Une fois, un jour
Nos mots ont un sens.
Même déroutées. Ils frappent la mélancolie de nos nuits et viennent
s’étaler par dessus les torses bombés de nos écrans. Même pas peur des
torses musclées. Car chaque fois, chaque jour, nous recommençons.
Refusant de collaborer à l’aval des académies, nous en inventons
d’autres. Des mots qu’ils ne pourront jamais comprendre. Des mots
empruntés. Gratis. Des mots que nous reprenons à ceux qui sont tombés
par terre. Une fois, un jour, sur une barricade, un extincteur rouge
aux bouts des mains, les uns derrières les autres chacun agrippe une
lettre. Chacun reprend une poésie et cette apostrophe qui pourra cogner
un mur. Et peut être même l’effondrer. Parce que nous sommes au bord de la crise de nerfs.
Crise de l’air que l’on ne respire plus correctement à grande bouffées.
Crise qui crisse sur l’asphalte et leur fait mal aux oreilles. Nos mots
sont des cris. Parce que nous avons le feu à vif. Vive le feu et brûle nos fronts de « cette fièvre que nous ne négocierons jamais Lola Lafon ».

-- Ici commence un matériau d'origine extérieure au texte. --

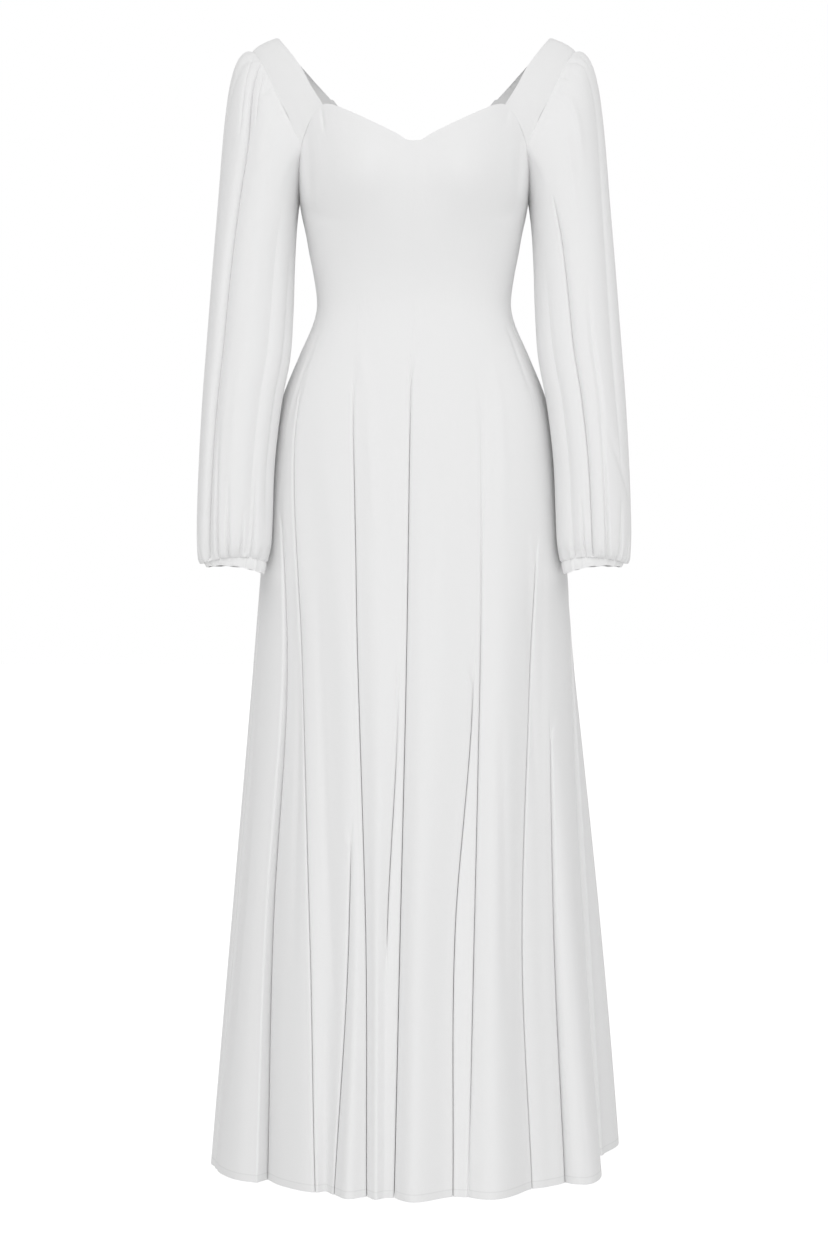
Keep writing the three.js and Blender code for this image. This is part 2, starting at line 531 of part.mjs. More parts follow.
// A point of a plain tube of rings: place counts the rows of its table, angle goes round it.
function ringPoint(rings, place, angle) {
  const numbered = rings.map((ring, i) => ({ ...ring, i }));
  const at = (column) => alongTable(numbered, "i", column, place);
  const outside = new THREE.Vector3(at("outX"), at("midY"), -at("outDown"));
  const inside = new THREE.Vector3(at("inX"), at("midY"), -at("inDown"));
  const middle = outside.clone().add(inside).multiplyScalar(0.5);
  const half = outside.sub(inside).multiplyScalar(0.5);
  const bodyward = new THREE.Vector3(-half.z, 0, half.x).normalize();
  const sine = Math.sin(radians(angle));
  const point = middle.clone().addScaledVector(half, Math.cos(radians(angle)));
  point.y -= at("halfDepth") * sine;
  point.addScaledVector(bodyward, at("saddle") * sine * sine);
  return { point, middle };
}

const angleOff = (angle, from) => THREE.MathUtils.euclideanModulo(angle - from + 180, 360) - 180;

// How far the sleeve's cloth stands out of its plain tube, at a share of its length.
function sleeveOffset(folds, share, angle) {
  let out = 0;
  for (const fold of folds) {
    const path = fold.angles.map((step, i) => ({ place: i / (fold.angles.length - 1), step }));
    const off = angleOff(angle, alongTable(path, "place", "step", share));
    const opened = ease(clamp((share - fold.opens) / 0.25, 0, 1));
    const closing = ease(clamp((fold.closes - share) / SLEEVE_FOLD_END, 0, 1));
    const across = off / (off < 0 ? fold.left : fold.right);
    out -= fold.depth * opened * closing * Math.exp(0.3 - Math.hypot(across, 0.3));
  }
  const wave = Math.cos(radians(angle * GATHERS));
  const overShoulder = Math.exp(-((angleOff(angle, 0) / CAP_GATHER.spread) ** 2));
  const cap = CAP_GATHER.depth * clamp(1 - share / CAP_GATHER.fades, 0, 1) * overShoulder;
  const sewn = clamp((share - WRIST_GATHER.sewn) / (1 - WRIST_GATHER.sewn), 0, 1);
  const nearWrist = clamp(1 - (1 - share) / WRIST_GATHER.fades, 0, 1);
  const wrist = lerp(WRIST_GATHER.depth, CUFF_PUCKER, sewn) * nearWrist;
  return out + wave * (cap * Math.min(share / 0.02, 1) + wrist);
}

const sleeveFaces = (side) => {
  const last = SLEEVE_RINGS.length - 1;
  const start = (angle) => armholeLoop.getPointAt(THREE.MathUtils.euclideanModulo(angle, 360) / 360);
  return (angle, share) => {
    const place = share * last;
    const { point, middle } = ringPoint(SLEEVE_RINGS, place, angle);
    const out = point.clone().sub(middle).normalize();
    const pull = start(angle).addScaledVector(armholeOut, STRAP_GAP);
    pull.sub(ringPoint(SLEEVE_RINGS, 0, angle).point);
    point.addScaledVector(pull, 1 - ease(clamp(place / 5, 0, 1)));
    return point.addScaledVector(out, sleeveOffset(SLEEVE_FOLDS[side], share, angle));
  };
};

function cuffPoint(angle, share) {
  const { point, middle } = ringPoint(CUFF_RINGS, share * (CUFF_RINGS.length - 1), angle);
  const out = point.clone().sub(middle).normalize();
  return point.addScaledVector(out, CUFF_PUCKER * Math.cos(radians(angle * GATHERS)));
}

// A tube's wall round a surface of angle and share. startOut gives the outward directions of its first row.
function tubeSolid(surface, columns, shares, startOut) {
  const angles = Array.from({ length: columns }, (_, c) => (360 * c) / columns);
  const outer = shares.map((share) => angles.map((angle) => surface(angle, share)));
  const outAt = (r, c) => (r === 0 && startOut ? startOut(angles[c]) : null);
  return wallGeometry(outer, innerFace(outer, true, -1, outAt), true);
}

// The direction out of the armhole's edge, square to it and to the way that the sleeve leaves.
function armholeOutward(angle) {
  const share = THREE.MathUtils.euclideanModulo(angle, 360) / 360;
  return armholeLoop.getTangentAt(share).cross(armholeOut).normalize();
}

// Shares of a length, closer together towards its two ends.
const endsCloser = (count) => Array.from({ length: count + 1 }, (_, i) =>
  lerp(0.5 - 0.5 * Math.cos((Math.PI * i) / count), i / count, 0.45));
const sleeveSolid = (side) =>
  tubeSolid(sleeveFaces(side), SLEEVE_COLUMNS, endsCloser(SLEEVE_ROWS), armholeOutward);
const cuffSolid = () => tubeSolid(cuffPoint, SLEEVE_COLUMNS,
  Array.from({ length: CUFF_ROWS + 1 }, (_, i) => i / CUFF_ROWS), null);

// The same solid on the wearer's right.
function mirrored(geometry) {
  const copy = geometry.clone().scale(-1, 1, 1);
  reverseFaces(copy);
  copy.computeVertexNormals();
  return copy;
}

// ---- The zip ----
const wasm = await Module();
wasm.setup();

function toSolid(geometry) {
  const bare = new THREE.BufferGeometry().setAttribute("position", geometry.getAttribute("position"));
  if (geometry.index) bare.setIndex(geometry.index);
  const merged = mergeVertices(bare, 1e-4);
  return new wasm.Manifold(new wasm.Mesh({
    numProp: 3,
    vertProperties: new Float32Array(merged.attributes.position.array),
    triVerts: new Uint32Array(merged.index.array),
  }));
}

function fromSolid(solid) {
  const mesh = solid.getMesh();
  const geometry = new THREE.BufferGeometry();
  geometry.setAttribute("position", new THREE.BufferAttribute(mesh.vertProperties, 3));
  geometry.setIndex(new THREE.BufferAttribute(mesh.triVerts, 1));
  geometry.computeVertexNormals();
  return geometry;
}

// The centre back seam, row by row of the panels, and how far back it stands at a level between two rows.
const backTrack = FOLD_LINES.findIndex((line) => line.seam === "centre_back");
const backSeam = panelRows().map((row) => bodyPoint(backTrack, row));

function backFaceAt(down) {
  const i = backSeam.findIndex((point) => -point.z >= down);
  const above = backSeam[i - 1];
  const below = backSeam[i];
  return lerp(above.y, below.y, (down + above.z) / (above.z - below.z));
}

// The tape behind that seam. It bends where the panels do.
function zipTape() {
  const between = backSeam.map((point) => -point.z).filter((down) => down > ZIP.top && down < ZIP.bottom);
  const levels = [ZIP.top, ...between, ZIP.bottom];
  const face = (behind) => levels.map((down) => [-0.5, 0, 0.5].map((side) => {
    const y = backFaceAt(down) - WALL - ZIP.gap - behind - Math.abs(side) * 2 * ZIP.bend;
    return new THREE.Vector3(side * ZIP.tapeWidth, y, -down);
  }));
  return wallGeometry(face(0), face(ZIP.tape), false);
}

const pinOut = backFaceAt(SLIDER.down) + SEAM_GAP + SLIDER.base + PIN.standoff;
const pinPlace = new THREE.Vector3(0, pinOut, -SLIDER.down);

const placed = (geometry, at) => geometry.toNonIndexed().translate(at.x, at.y, at.z);
const box = (x, y, z, at) => placed(new THREE.BoxGeometry(x, y, z), at);
const rodAlongX = (radius, length, at) =>
  placed(new THREE.CylinderGeometry(radius, radius, length, 16).rotateZ(Math.PI / 2), at);

// The slider: a plate on the seam, two ears and the pin between them.
function zipSlider() {
  const plateY = pinPlace.y - PIN.standoff - SLIDER.base / 2;
  const plate = box(SLIDER.width, SLIDER.base, SLIDER.height,
    new THREE.Vector3(0, plateY, pinPlace.z - SLIDER.height / 4));
  let solid = toSolid(plate);
  const earReach = PIN.standoff + PIN.radius + 0.6;
  for (const side of [-1, 1]) {
    const x = (side * (SLIDER.width - SLIDER.earThick)) / 2;
    const at = new THREE.Vector3(x, plateY + earReach / 2 + 0.4, pinPlace.z);
    solid = solid.add(toSolid(box(SLIDER.earThick, earReach + 0.4, 2.6, at)));
  }
  const pin = rodAlongX(PIN.radius, SLIDER.width - SLIDER.earThick, pinPlace);
  return fromSolid(solid.add(toSolid(pin)));
}

// The pull tab: an eye round the pin and a plate that widens to a rounded tip.
function zipTab() {
  const outline = new THREE.Shape();
  const neck = TAB.width / 2;
  const tip = TAB.tipWidth / 2;
  outline.moveTo(-neck, 0);
  outline.lineTo(-tip, -(TAB.length - tip));
  outline.absarc(0, -(TAB.length - tip), tip, Math.PI, 2 * Math.PI, false);
  outline.lineTo(neck, 0);
  outline.closePath();
  const shape = { depth: TAB.thick, bevelEnabled: false, curveSegments: 10 };
  const plate = new THREE.ExtrudeGeometry(outline, shape);
  plate.rotateX(Math.PI / 2).translate(pinPlace.x, pinPlace.y + TAB.thick / 2, pinPlace.z);
  const eye = toSolid(rodAlongX(TAB.eye, TAB.width, pinPlace));
  const bore = toSolid(rodAlongX(TAB.bore, TAB.width + 2, pinPlace));
  return fromSolid(toSolid(plate).add(eye).subtract(bore));
}

// ---- The gown ----
const cloth = { color: 0xf1f0ee, roughness: 0.75, metalness: 0 };
const crepe = (name) => new THREE.MeshStandardMaterial({ name, ...cloth });
const enamel = { color: 0xdedcd8, roughness: 0.35, metalness: 0.6 };
const metal = (name) => new THREE.MeshStandardMaterial({ name, ...enamel });

const gown = new THREE.Group();
const add = (name, geometry, material) => {
  const mesh = new THREE.Mesh(geometry, material);
  mesh.name = name;
  gown.add(mesh);
};

const seamIndexes = FOLD_LINES.flatMap((line, i) => (line.seam ? [i] : []));
PANELS.forEach((name, i) => {
  const last = i + 1 < seamIndexes.length ? seamIndexes[i + 1] : FOLD_LINES.length;
  add(name, bodyPanel(seamIndexes[i], last), crepe(name));
});
add("strap_left", strapSolid(), crepe("strap_left"));
add("strap_right", mirrored(strapSolid()), crepe("strap_right"));
add("sleeve_left", sleeveSolid("left"), crepe("sleeve_left"));
add("sleeve_right", mirrored(sleeveSolid("right")), crepe("sleeve_right"));
add("cuff_left", cuffSolid(), crepe("cuff_left"));
add("cuff_right", mirrored(cuffSolid()), crepe("cuff_right"));
add("zip_tape", zipTape(), crepe("zip_tape"));
add("zip_slider", zipSlider(), metal("zip_slider"));
add("zip_pull", zipTab(), metal("zip_pull"));

export default gown;
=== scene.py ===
"""The looks of a floor-length gown with a sweetheart neckline and full gathered sleeves.

Every cloth piece is a thin shell on the form of its solid, cut finer, with its crisp fold lines, gathers and
soft creases. Sizes in the tables are millimetres and degrees, and the meshes are in metres. Down is counted
from the strap tops, and angle 0 is the gown's front and 90 the wearer's left.
"""

import logging
import math
from dataclasses import dataclass
from enum import Enum
from typing import Sequence

import bmesh
import bpy
import numpy as np
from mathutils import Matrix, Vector


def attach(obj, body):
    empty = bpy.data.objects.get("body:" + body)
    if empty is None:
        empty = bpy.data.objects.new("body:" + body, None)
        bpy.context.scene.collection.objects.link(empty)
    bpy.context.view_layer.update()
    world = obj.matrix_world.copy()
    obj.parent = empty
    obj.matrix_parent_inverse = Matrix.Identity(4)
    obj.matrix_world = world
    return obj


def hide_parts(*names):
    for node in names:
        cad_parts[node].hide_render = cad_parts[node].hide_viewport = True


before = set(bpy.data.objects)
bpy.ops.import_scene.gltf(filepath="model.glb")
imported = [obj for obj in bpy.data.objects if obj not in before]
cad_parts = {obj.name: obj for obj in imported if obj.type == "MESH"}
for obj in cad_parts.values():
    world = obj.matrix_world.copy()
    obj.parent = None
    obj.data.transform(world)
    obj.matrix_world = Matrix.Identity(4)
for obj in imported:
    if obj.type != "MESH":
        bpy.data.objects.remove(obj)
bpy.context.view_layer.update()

log = logging.getLogger("gown")

MM = 0.001
GOWN_LENGTH = 1436.0
YOKE_DEPTH = 260.0
CHEST_LEVEL = 100.0
HEM_BAND = 9.0
BODY = "gown"
WHITE = (1.0, 1.0, 1.0, 1.0)


class Side(Enum):
    """The wearer's left or right, as the sign of X."""

    LEFT = 1
    RIGHT = -1

    @property
    def word(self) -> str:
        """The side's name as the pieces use it."""
        return self.name.lower()


class Face(Enum):
    """The finish of a piece of cloth. The cuff's is the plain crepe with deeper slubs, in a lighter colour that is
    painted light.
    """

    PLAIN = "crepe"
    HEMMED = "crepe_hemmed"
    CUFF = "crepe_cuff"


# ---- Tables and curves ----
class Table:
    """Rows of numbers under named columns, read along a smooth curve through them."""

    def __init__(self, columns: str, rows: Sequence[Sequence[float]]) -> None:
        """Keeps the rows; the first column is what they are read along.

        Args:
            columns: The names of the columns, parted by spaces.
            rows: The numbers, a tuple for each row.
        """
        values = np.array(rows, float)
        self.places = values[:, 0]
        self.columns = {name: values[:, i] for i, name in enumerate(columns.split())}

    def at(self, column: str, place: np.ndarray | float) -> np.ndarray:
        """The column's value at places along the table.

        Args:
            column: The column's name.
            place: Where along the first column.

        Returns:
            The values, in the shape of place.
        """
        return smooth_through(self.places, self.columns[column], place)


def smooth_through(places: np.ndarray, values: np.ndarray, place: np.ndarray | float) -> np.ndarray:
    """A smooth curve through given values.

    Args:
        places: Where the values are given, in rising order.
        values: The values there.
        place: Where the curve is read.

    Returns:
        The curve's values, in the shape of place.
    """
    place = np.asarray(place, float)
    last = len(places) - 1
    i = np.clip(np.searchsorted(places[1:], place, side="left"), 0, last - 1)
    before, after = np.maximum(np.arange(last + 1) - 1, 0), np.minimum(np.arange(last + 1) + 1, last)
    slope = (values[after] - values[before]) / (places[after] - places[before])
    span = places[i + 1] - places[i]
    s = np.clip((place - places[i]) / span, 0, 1)
    rise = s * s * (3 - 2 * s)
    bend = span * s * (1 - s) * ((1 - s) * slope[i] - s * slope[i + 1])
    return values[i] * (1 - rise) + values[i + 1] * rise + bend


def ease(share: np.ndarray | float) -> np.ndarray:
    """A share from 0 to 1, eased at both ends."""
    share = np.clip(share, 0, 1)
    return share * share * (3 - 2 * share)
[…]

Parce qu’au choix, ils ne nous ont laissés que l’embarras. Qu’importe, nous resterons cyniques, de chroniques, d’humeurs et pour tout ce que cela peut valoir de rester une plume empressée
de tâcher. Tâcher l’écran. Tâcher le monde propre de mots crasseux. Des
mots bâti, pour la cause, la peine et dans la joie. Comme eux ont
bâti des cathédrales et des casernes. Des hypermarchés et des bunkers
dans nos horizons. En 20 siècles. Des milliers de jours à tenter
d’essayer de nous faire rompre. De nous courber l’échine. A devenir
cette dose infinitésimale de contestations. Petits Poucets
perdu dans les marécages du capitalisme. Qu’importe, nous nous
échapperons. Car nos mots sont aussi des ponts transversaux. Qui vont
loin. Et nous irons loin, même si, hélas, ce n’est pas à Liège. Car nos mots sont des ponts, alors Liège viendra à nous. Et tout se rapprochera à mesure de mots. Parce que les frontières sont des prisons que protègent les cons. Oui, les frontières sont des prisons d’une époque de cons à liquider, pour rêver de nouveau. De nouveaux rêver des mots. Encore une fois. Un jour.